━━━━━ SUPPLIED DATA
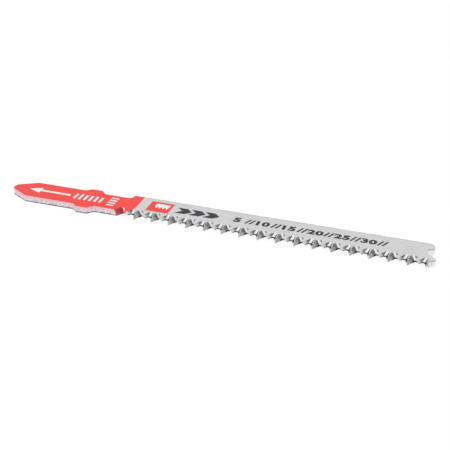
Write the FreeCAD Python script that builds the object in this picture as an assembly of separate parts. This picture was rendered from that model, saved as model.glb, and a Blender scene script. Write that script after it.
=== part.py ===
# Jigsaw blade with a T shank and fine teeth ground slantwise from alternate faces.
# One flat piece of steel that lies on its underside: X runs from the shank's nose to the end,
# Y from the teeth to the back edge, Z through the thickness. Lengths are in millimetres.
import FreeCAD, Part
import os
from math import floor, radians, sin, tan

# Whole blade
overall_length = 83.0
thickness = 1.25
blade_width = 7.15              # from the line of the tooth tips to the back edge

# Teeth, which stand in pairs: one with its tip on the underside, the next with it on the top face
tooth_pitch = 1.735
tooth_front_angle = 20.0        # between a tooth's front, which faces the shank, and the width
tooth_back_angle = 31.0
slant_angle = 25.3              # between a gullet's length and the blade's thickness
gullet_floor_width = 0.59
root_radius = 0.25              # between a gullet's floor and its walls
tip_land = 0.05                 # width of the small flat that is left at a tip
first_tip_from_nose = 26.25
first_gullet_widening = 0.3     # the first gullet reaches this much further into the neck

# T shank: a tang with a lug on each side, then a neck. A jigsaw's holder fixes its sizes, so they
# stay as they are on a wider or narrower blade.
shank_axis_height = 3.13        # above the line of the tooth tips
tang_width = 5.9
nose_radius = 1.3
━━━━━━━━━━
#### SET EXERCISE:
Find each line holding "this". Copy it out.

#### THE ANSWER:
Write the FreeCAD Python script that builds the object in this picture as an assembly of separate parts. This picture was rendered from that model, saved as model.glb, and a Blender scene script. Write that script after it.
first_gullet_widening = 0.3     # the first gullet reaches this much further into the neck